Many Newtown police officers have been working around the clock since the mass shooting at Sandy Hook Elementary School on Friday. Now, dozens of police departments are doing whatever they can to give those officers a break.
There are anywhere between 50 and 60 police departments who have been assisting Newtown, and many of them said they don't want to be recognized for it, saying they're just doing their jobs.
"It's a heavy toll they are having to deal with, and that's why they need help," said Southington police Chief Jack Daly. "Many, many towns are willing to help."
That includes Southington.
Daly said two police officers were sent to Newtown on Wednesday, and there are plans to send more through the rest of the week and into the weekend.

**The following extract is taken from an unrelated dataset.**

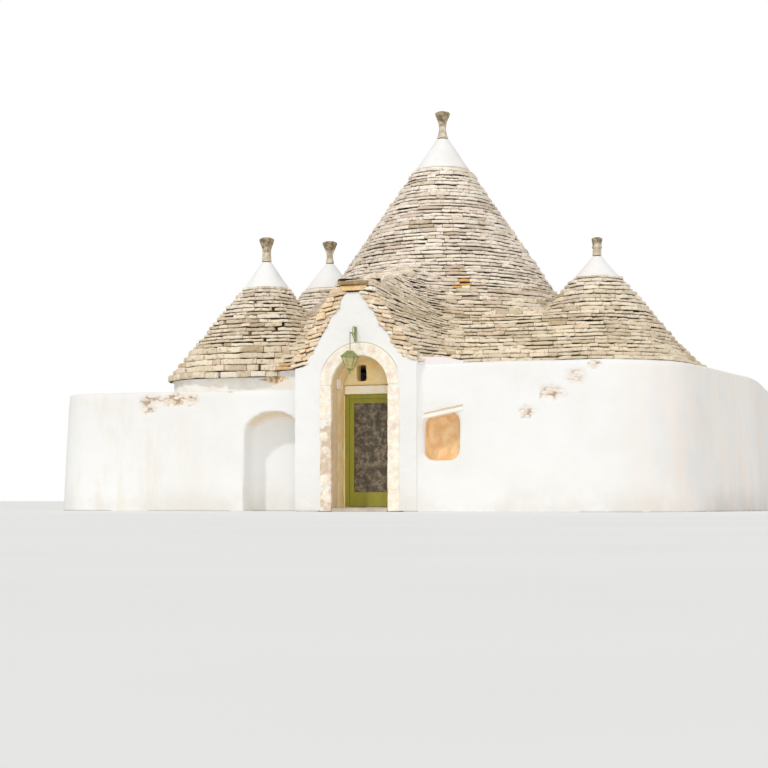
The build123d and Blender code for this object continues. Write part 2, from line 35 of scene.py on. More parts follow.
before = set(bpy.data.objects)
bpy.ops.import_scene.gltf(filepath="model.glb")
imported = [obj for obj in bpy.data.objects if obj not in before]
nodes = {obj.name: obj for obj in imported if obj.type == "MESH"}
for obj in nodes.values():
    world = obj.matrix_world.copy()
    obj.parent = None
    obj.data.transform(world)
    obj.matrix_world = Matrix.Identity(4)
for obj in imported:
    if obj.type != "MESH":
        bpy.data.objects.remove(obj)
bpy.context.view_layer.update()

# View of the picture
camera_bearing = 18.0
camera_distance = 31.5
camera_side = 1.19
camera_height = 0.20
focal_pixels = 1550.0
picture_width = 768.0
horizon_row = 500.0

# Roof shapes, as the solids have them: radius and height up each cone
main_outline = [(4.43, 2.56), (2.30, 4.27), (0.525, 6.86)]
right_outline = [(1.82, 2.56), (1.67, 2.79), (0.405, 4.265)]
left_outline = [(1.76, 2.46), (1.19, 3.24), (0.42, 4.30)]
back_outline = [(2.20, 2.60), (1.32, 3.76), (0.52, 4.84)]
apron_low = (-1.50, -4.50)
apron_high = (5.35, 0.50)
apron_side = (5.35, -1.50)
apron_inner = (3.00, 0.50)
apron_z = 2.56
apron_corner = 1.75
apron_slope = math.tan(math.radians(60))
apron_shoulder_z = 3.50
apron_top_run = 3.0
left_square_half = 1.69
left_square_corner = 1.15
left_square_slope = math.tan(math.radians(38))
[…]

"There's a lot of people out there looking to help, especially police officers," Daly said. "That's what we do. We help people."
Depending on the police department, some officers like Southington are volunteering their time, but for others it's part of their regular eight-hour shift.

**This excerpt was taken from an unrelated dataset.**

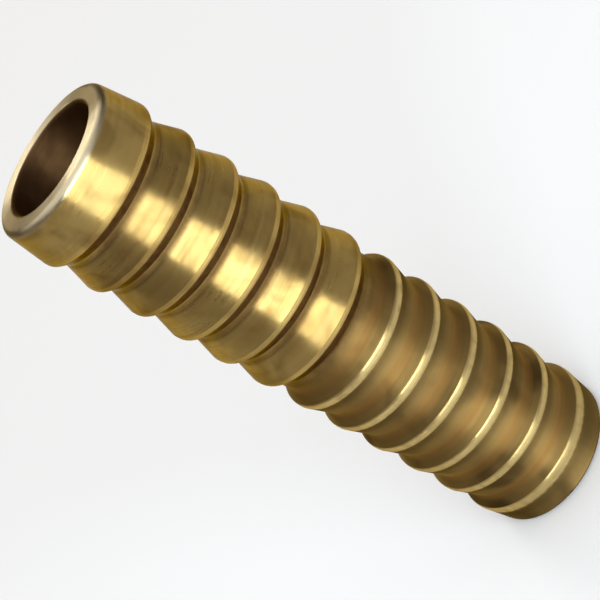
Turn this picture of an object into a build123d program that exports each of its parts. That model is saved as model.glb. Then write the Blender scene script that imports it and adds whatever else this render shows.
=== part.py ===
from build123d import *
import os

# Barbed insert coupling for plain-ended polyethylene pipe, turned from brass bar.
# Z runs along the waterway, and the part stands on one of its two end faces.

LENGTH = 103.6       # face to face
BORE_D = 19.0        # waterway
CREST_D = 27.6       # over the barbs
ROOT_D = 24.5        # foot of each barb, and the plain waist
END_D = 25.8         # end face, before its rim is rounded
BARBS = 6            # on each spigot
UPPER_LEAD = 7.9     # upper end face to the middle of its first crest
LOWER_LEAD = 6.6     # the same on the lower spigot, which is cut a little shorter
PITCH = 8.09         # crest to crest
LAND = 0.8           # flat top of a crest, before its steep edge is rounded
STEP = 1.9           # axial run of the steep side, which faces the waist

RIM_ROUND = 1.2      # outer edge of each end face
MOUTH_ROUND = 0.7    # bore edge of each end face
CREST_ROUND = 1.0    # steep edge of a crest
FOOT_ROUND = 1.5     # bottom of the steep side

bore_r, crest_r, root_r, end_r = BORE_D / 2, CREST_D / 2, ROOT_D / 2, END_D / 2


def spigot(lead):
    """One spigot's corners as (radius, distance from its end face, rounding): a
    shallow ramp up to each crest, then the steep step down that grips the pipe."""
    corners = [(bore_r, 0, MOUTH_ROUND), (end_r, 0, RIM_ROUND)]
    for n in range(BARBS):
        middle = lead + n * PITCH
        corners += [
            (crest_r, middle - LAND / 2, None),
            (crest_r, middle + LAND / 2, CREST_ROUND),
            (root_r, middle + LAND / 2 + STEP, FOOT_ROUND),
        ]
    return corners


# Up the lower spigot, along the waist, and on up the upper one, which is its mirror.
outline = spigot(LOWER_LEAD) + [
    (r, LENGTH - s, rounding) for r, s, rounding in reversed(spigot(UPPER_LEAD))
]

with BuildPart() as coupling:
    with BuildSketch(Plane.XZ) as profile:
        with BuildLine():
            Polyline(*[(r, z) for r, z, _ in outline], close=True)
        make_face()
        for size in (RIM_ROUND, MOUTH_ROUND, CREST_ROUND, FOOT_ROUND):
            places = [Vector(r, z) for r, z, rounding in outline if rounding == size]
            rounded = [
                v for v in profile.vertices()
                if any((Vector(v.X, v.Y) - place).length < 1e-4 for place in places)
            ]
            fillet(rounded, size)
    revolve(axis=Axis.Z)

body = coupling.part.solid()
body.label = "coupling_body"
body.color = Color(0.74, 0.57, 0.27)

os.makedirs("parts", exist_ok=True)
export_step(body, "parts/coupling_body.step")
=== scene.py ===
import bpy
import math
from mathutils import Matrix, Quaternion, Vector

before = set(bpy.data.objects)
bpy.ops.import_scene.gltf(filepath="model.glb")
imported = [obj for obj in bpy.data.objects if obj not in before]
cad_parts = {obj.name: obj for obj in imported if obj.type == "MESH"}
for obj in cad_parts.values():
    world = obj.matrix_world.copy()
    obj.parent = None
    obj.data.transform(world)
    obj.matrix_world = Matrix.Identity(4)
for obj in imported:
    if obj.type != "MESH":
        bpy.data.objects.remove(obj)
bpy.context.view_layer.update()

# ---------------------------------------------------------------- coupling body
# The whole fitting is turned from one bar of brass: barbs that ramp up from each
# end and step down towards a short plain waist, with the waterway bored through.
LENGTH = 0.1036
BORE_R = 0.0095
ROOT_R = 0.01225
CREST_R = 0.0138
WAIST = (0.0500, 0.0525)  # heights between which the finish of one spigot gives way to the other's

YELLOW_BRASS = (0.425, 0.282, 0.090, 1)
DULL_BRASS = (0.275, 0.172, 0.054, 1)
FRESH_CUT = (0.470, 0.345, 0.130, 1)
# Painted shade: the lower spigot's darker brass and its random brown patches.
LOWER_SHADE_BRASS = (0.320, 0.210, 0.070, 1)
LOWER_SHADE_PATCH = (0.130, 0.080, 0.028, 1)
# Painted reflection at the foot of the lower ramps.
FOOT_REFLECTION_ORANGE = (0.400, 0.215, 0.060, 1)
# Painted shade under the lower crests.
UNDER_CREST_SHADE_UMBER = (0.110, 0.066, 0.024, 1)
# Tarnish in the upper grooves, and painted shade there and on the down-facing steps.
TARNISH_AND_SHADE = (0.085, 0.040, 0.014, 1)
# Wear and painted highlight on the lower crests.
RUBBED_AND_HIGHLIT_BRASS = (0.540, 0.400, 0.165, 1)
# Greyer cut of the end faces, and painted highlight round the upper rim.
GREY_CUT_AND_RIM_HIGHLIGHT = (0.560, 0.480, 0.320, 1)
BORE_DARK = (0.200, 0.108, 0.045, 1)
BORE_DARKER = (0.120, 0.060, 0.026, 1)
EDGE_TINT = (0.750, 0.600, 0.360, 1)

LOWER_ROUGHER = 0.34  # the lower spigot is that much duller, except on its rubbed crests
BORE_ROUGHER = 0.30
MARK_DEPTH = 0.00003
WAVE_DEPTH = 0.00012

brass = bpy.data.materials.new("turned_brass")
brass.use_nodes = True
nodes = brass.node_tree.nodes
links = brass.node_tree.links
shader = nodes["Principled BSDF"]


def joined(kind, settings, *sources):
    """A new node of one kind, with its settings made and its inputs joined in order."""
    node = nodes.new(kind)
    for name, value in settings.items():
        setattr(node, name, value)
    for slot, source in enumerate(sources):
        if isinstance(source, (int, float, tuple)):
            node.inputs[slot].default_value = source
        else:
            links.new(source, node.inputs[slot])
    return node.outputs[0]


def times(first, second):
    return joined("ShaderNodeMath", {"operation": "MULTIPLY"}, first, second)


def plus(first, second):
    return joined("ShaderNodeMath", {"operation": "ADD"}, first, second)


def larger(first, second):
    return joined("ShaderNodeMath", {"operation": "MAXIMUM"}, first, second)


def ramped(value, low, high, at_low=0.0, at_high=1.0):
    """A value that goes smoothly from at_low to at_high as its source goes from low to high."""
    return joined(
        "ShaderNodeMapRange", {"interpolation_type": "SMOOTHSTEP"}, value, low, high, at_low, at_high
    )


def mixed(mask, first, second):
    """Two colours, the second where the mask is 1."""
    node = nodes.new("ShaderNodeMix")
    node.data_type = "RGBA"
    for slot, source in (("Factor_Float", mask), ("A_Color", first), ("B_Color", second)):
        socket = next(s for s in node.inputs if s.identifier == slot)
        if isinstance(source, tuple):
            socket.default_value = source
        else:
            links.new(source, socket)
    return next(s for s in node.outputs if s.identifier == "Result_Color")


# Where a point is on the lathe: its distance from the axis, its height, and how far
# its surface faces up the axis.
place = nodes.new("ShaderNodeTexCoord").outputs["Object"]
parts = nodes.new("ShaderNodeSeparateXYZ")
links.new(place, parts.inputs[0])
across, deep, height = parts.outputs
from_axis = nodes.new("ShaderNodeVectorMath")
from_axis.operation = "LENGTH"
links.new(joined("ShaderNodeCombineXYZ", {}, across, deep), from_axis.inputs[0])
radius = from_axis.outputs["Value"]
facing = nodes.new("ShaderNodeSeparateXYZ")
links.new(nodes.new("ShaderNodeNewGeometry").outputs["Normal"], facing.inputs[0])
upward = facing.outputs[2]
lower_spigot = ramped(height, *WAIST, 1.0, 0.0)

# Tool marks run round the part, so they change with radius and height alone, apart
# from a slow drift that breaks them up.
drift = joined("ShaderNodeVectorMath", {"operation": "SCALE"}, place)
drift.node.inputs["Scale"].default_value = 0.02
lathe_place = joined(
    "ShaderNodeVectorMath",
    {"operation": "ADD"},
    joined("ShaderNodeCombineXYZ", {}, radius, 0.0, height),
    drift,
)


def lathe_marks(spacing, detail):
    """Grooves of one spacing that run round the axis."""
    node = nodes.new("ShaderNodeTexNoise")
    node.inputs["Scale"].default_value = 1 / spacing
    node.inputs["Detail"].default_value = detail
    node.inputs["Roughness"].default_value = 0.6
    links.new(lathe_place, node.inputs["Vector"])
    return node.outputs["Fac"]


def blotches(size, detail, distortion):
    """Cloudy spots of one size, the same in every direction."""
    node = nodes.new("ShaderNodeTexNoise")
    node.inputs["Scale"].default_value = 1 / size
    node.inputs["Detail"].default_value = detail
    node.inputs["Distortion"].default_value = distortion
    links.new(place, node.inputs["Vector"])
    return node.outputs["Fac"]


fine_marks = lathe_marks(0.0005, 2.0)
broad_marks = lathe_marks(0.0024, 1.0)
smudges = blotches(0.009, 3.0, 0.6)
specks = blotches(0.0016, 4.0, 0.2)
patches = blotches(0.012, 2.0, 0.4)

# Bright brass with duller smudges and paler streaks where the tool cut last.
dull = ramped(smudges, 0.42, 0.66)
colour = mixed(dull, YELLOW_BRASS, DULL_BRASS)
streaks = ramped(broad_marks, 0.40, 0.65, 0.0, 0.30)
colour = mixed(streaks, colour, FRESH_CUT)

# The lower spigot is painted darker and browner as painted shade, with random brown patches; its
# ramps get a painted orange reflection at their foot and painted shade under its crests.
# Painted shade: the whole lower spigot is darker and browner than the upper one, broken by random
# brown patches.
lower_shade_patches = mixed(ramped(patches, 0.32, 0.55), LOWER_SHADE_PATCH, LOWER_SHADE_BRASS)
colour = mixed(lower_spigot, colour, lower_shade_patches)
# Painted reflection: an orange tint at the foot of each lower ramp.
foot_reflection = times(ramped(radius, ROOT_R + 0.0002, ROOT_R + 0.0008, 0.5, 0.0), lower_spigot)
colour = mixed(foot_reflection, colour, FOOT_REFLECTION_ORANGE)
# Painted shade: darkest on the lower crests' sides that do not face up.
under_crest_shade = times(ramped(radius, CREST_R - 0.0009, CREST_R - 0.0003, 0.0, 0.6), lower_spigot)
under_crest_shade = times(under_crest_shade, ramped(upward, -0.2, 0.1, 1.0, 0.0))
colour = mixed(under_crest_shade, colour, UNDER_CREST_SHADE_UMBER)

# On the upper spigot dark tarnish with painted shade lies in the grooves, and painted shade on the
# steps, which face down.
groove = times(
    ramped(radius, ROOT_R + 0.0001, ROOT_R + 0.0004, 1.0, 0.0), ramped(height, *WAIST, 0.0, 0.85)
)
# Painted shade on the upper steps, which face down.
underside_shade = ramped(upward, -0.34, -0.46, 0.0, 1.0)
tarnish_and_shade = times(larger(groove, underside_shade), ramped(specks, 0.25, 0.6, 1.0, 0.85))
colour = mixed(tarnish_and_shade, colour, TARNISH_AND_SHADE)

# Handling has rubbed the lower crests pale, and their paleness is also a painted highlight. The end
# faces are a greyer cut, round the upper end's rim a painted highlight too, and the bore is darker
# inside.
# Wear and painted highlight: the lower crests are paler where they stand in for the bright bands
# they reflect.
crest = ramped(radius, CREST_R - 0.00020, CREST_R - 0.00008)
rubbed_and_highlit = times(times(crest, lower_spigot), ramped(specks, 0.25, 0.6, 0.7, 1.0))
colour = mixed(rubbed_and_highlit, colour, RUBBED_AND_HIGHLIT_BRASS)
# Greyer cut on the end faces; the wider band at the upper end is a painted highlight round its rim.
cut_and_rim_highlight = larger(
    ramped(height, LENGTH - 0.0012, LENGTH - 0.0006), ramped(height, 0.0, 0.0003, 1.0, 0.0)
)
colour = mixed(cut_and_rim_highlight, colour, GREY_CUT_AND_RIM_HIGHLIGHT)
# Darker inside the bore.
in_bore = ramped(radius, BORE_R + 0.0002, BORE_R + 0.0006, 1.0, 0.0)
colour = mixed(in_bore, colour, mixed(dull, BORE_DARK, BORE_DARKER))
links.new(colour, shader.inputs["Base Color"])

# Finish: brushed round the part, so reflections spread up and down it.
gloss = ramped(smudges, 0.35, 0.7, 0.28, 0.38)
gloss = plus(gloss, ramped(fine_marks, 0.3, 0.7, -0.03, 0.05))
gloss = plus(gloss, ramped(height, *WAIST, LOWER_ROUGHER, 0.0))
gloss = plus(gloss, ramped(rubbed_and_highlit, 0.0, 1.0, 0.0, -LOWER_ROUGHER))
gloss = plus(gloss, ramped(in_bore, 0.0, 1.0, 0.0, BORE_ROUGHER))
links.new(gloss, shader.inputs["Roughness"])
shader.inputs["Metallic"].default_value = 1.0
shader.inputs["Anisotropic"].default_value = 0.85
shader.inputs["Anisotropic Rotation"].default_value = 0.25
shader.inputs["Specular Tint"].default_value = EDGE_TINT
brushed = nodes.new("ShaderNodeTangent")
brushed.direction_type = "RADIAL"
brushed.axis = "Z"
links.new(brushed.outputs["Tangent"], shader.inputs["Tangent"])

cut = nodes.new("ShaderNodeBump")
cut.inputs["Strength"].default_value = 0.5
cut.inputs["Distance"].default_value = MARK_DEPTH
links.new(fine_marks, cut.inputs["Height"])
wavy = nodes.new("ShaderNodeBump")
wavy.inputs["Strength"].default_value = 0.5
wavy.inputs["Distance"].default_value = WAVE_DEPTH
links.new(blotches(0.004, 1.0, 0.0), wavy.inputs["Height"])
links.new(cut.outputs["Normal"], wavy.inputs["Normal"])
links.new(wavy.outputs["Normal"], shader.inputs["Normal"])

body = bpy.data.objects["coupling_body"]
body.data.materials.clear()
body.data.materials.append(brass)

# ------------------------------------------------------------------- the studio
# A plain pale floor under a dim warm room. A wide lamp hangs overhead, a cooler one
# stands beside the camera, and two small ones behind light the upper end face.
FLOOR_WHITE = (0.92, 0.92, 0.92, 1)
ROOM = (0.080, 0.058, 0.036, 1)
OVERHEAD_WHITE = (0.987, 0.992, 1.0)
WINDOW_WHITE = (0.83, 0.92, 1.0)
WHITE = (1.0, 1.0, 1.0)

bpy.ops.mesh.primitive_plane_add(size=4.0, location=(0, 0, 0))
floor = bpy.context.object
floor.name = "floor"
pale = bpy.data.materials.new("pale_floor")
pale.use_nodes = True
floor_shader = pale.node_tree.nodes["Principled BSDF"]
floor_shader.inputs["Base Color"].default_value = FLOOR_WHITE
floor_shader.inputs["Roughness"].default_value = 0.9
floor.data.materials.append(pale)

world = bpy.data.worlds.new("studio")
bpy.context.scene.world = world
world.use_nodes = True
world.node_tree.nodes["Background"].inputs["Color"].default_value = ROOM
world.node_tree.nodes["Background"].inputs["Strength"].default_value = 1.0


def softbox(name, place, aim, width, height, power, colour):
    """A rectangular lamp at one place that faces another."""
    lamp = bpy.data.lights.new(name, "AREA")
    lamp.color = colour
    lamp.shape = "RECTANGLE"
    lamp.size = width
    lamp.size_y = height
    lamp.energy = power
    holder = bpy.data.objects.new(name, lamp)
    bpy.context.collection.objects.link(holder)
    holder.location = place
    holder.rotation_euler = (Vector(aim) - Vector(place)).to_track_quat("-Z", "Y").to_euler()
    holder.visible_camera = False


softbox("overhead", (0, 0.25, 1.5), (0, 0.25, 0), 3.0, 3.0, 31, OVERHEAD_WHITE)
softbox("front", (-0.03, -0.6, 0.28), (-0.03, 0, 0.28), 0.66, 0.48, 6.1, WINDOW_WHITE)
softbox("behind", (0, 1.0, 0.42), (0, 0, 0.1), 0.5, 0.3, 0.28, WHITE)
softbox("back", (0.12, 0.9, 0.85), (0, 0, 0.1), 0.3, 0.3, 2.0, WHITE)

# ------------------------------------------------------------------- the camera
# It looks down on the standing coupling, turned so that the upper end is near
# the upper left corner of the frame.
camera_data = bpy.data.cameras.new("camera")
camera_data.sensor_width = 36.0
camera_data.lens = 106.2
camera = bpy.data.objects.new("camera", camera_data)
bpy.context.collection.objects.link(camera)
camera.location = (0, -0.2495, 0.1838)
watched = Vector((0.0008, 0, 0.0562))
level = (watched - camera.location).to_track_quat("-Z", "Y")
camera.rotation_mode = "QUATERNION"
camera.rotation_quaternion = level @ Quaternion((0, 0, 1), math.radians(-59.36))
bpy.context.scene.camera = camera

bpy.context.scene.view_settings.view_transform = "Standard"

The officers coming from around Connecticut are helping to control traffic, patrol the homes of victims and even helping at funerals.
"The response was immediate and overwhelming, and a lot of departments sent assistance down to the area."

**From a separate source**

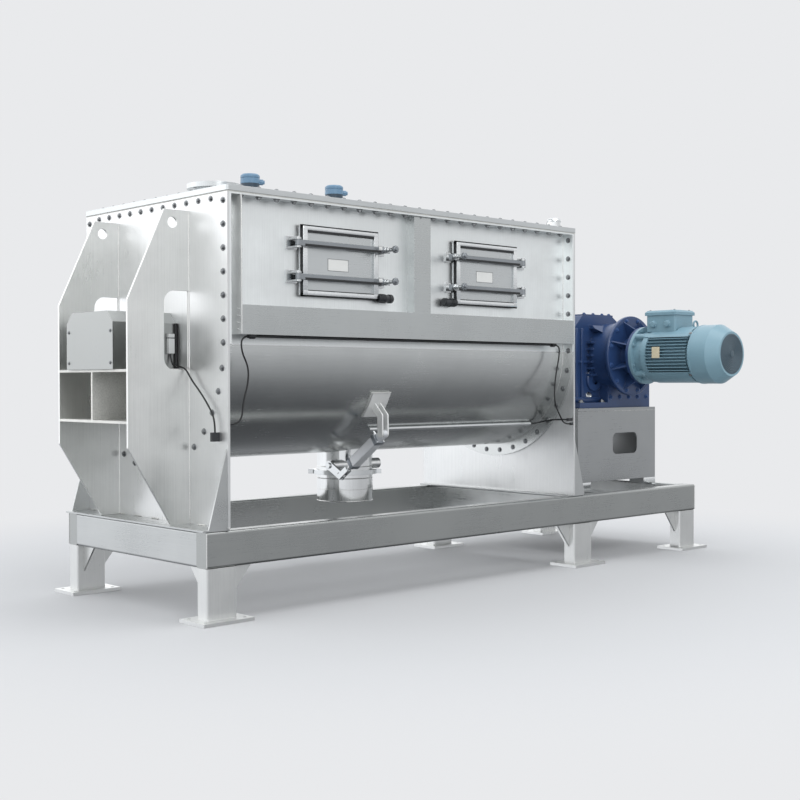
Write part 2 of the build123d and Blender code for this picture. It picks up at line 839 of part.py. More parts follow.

Various police departments will continue the effort as long as Newtown needs it, and police said it's not something they have to do - but want to do.
"Newtown can be Any town, USA, and that's why we are all willing to help," Daly said. "If it ever happened here we would need help also, and there's no town equip for handling that type of tragedy."
Many police officers have even said they would be willing to work on Christmas to let the people of Newtown be with friends and families.
"I appreciate the many area police departments and the Connecticut State Police, who have provide immediate assistance in our time of need. said Newtown Police Chief Michael K. Kehoe in his first statement since the shooting. "The unconditional support of the law enforcement community as we investigate and recover has been overwhelming."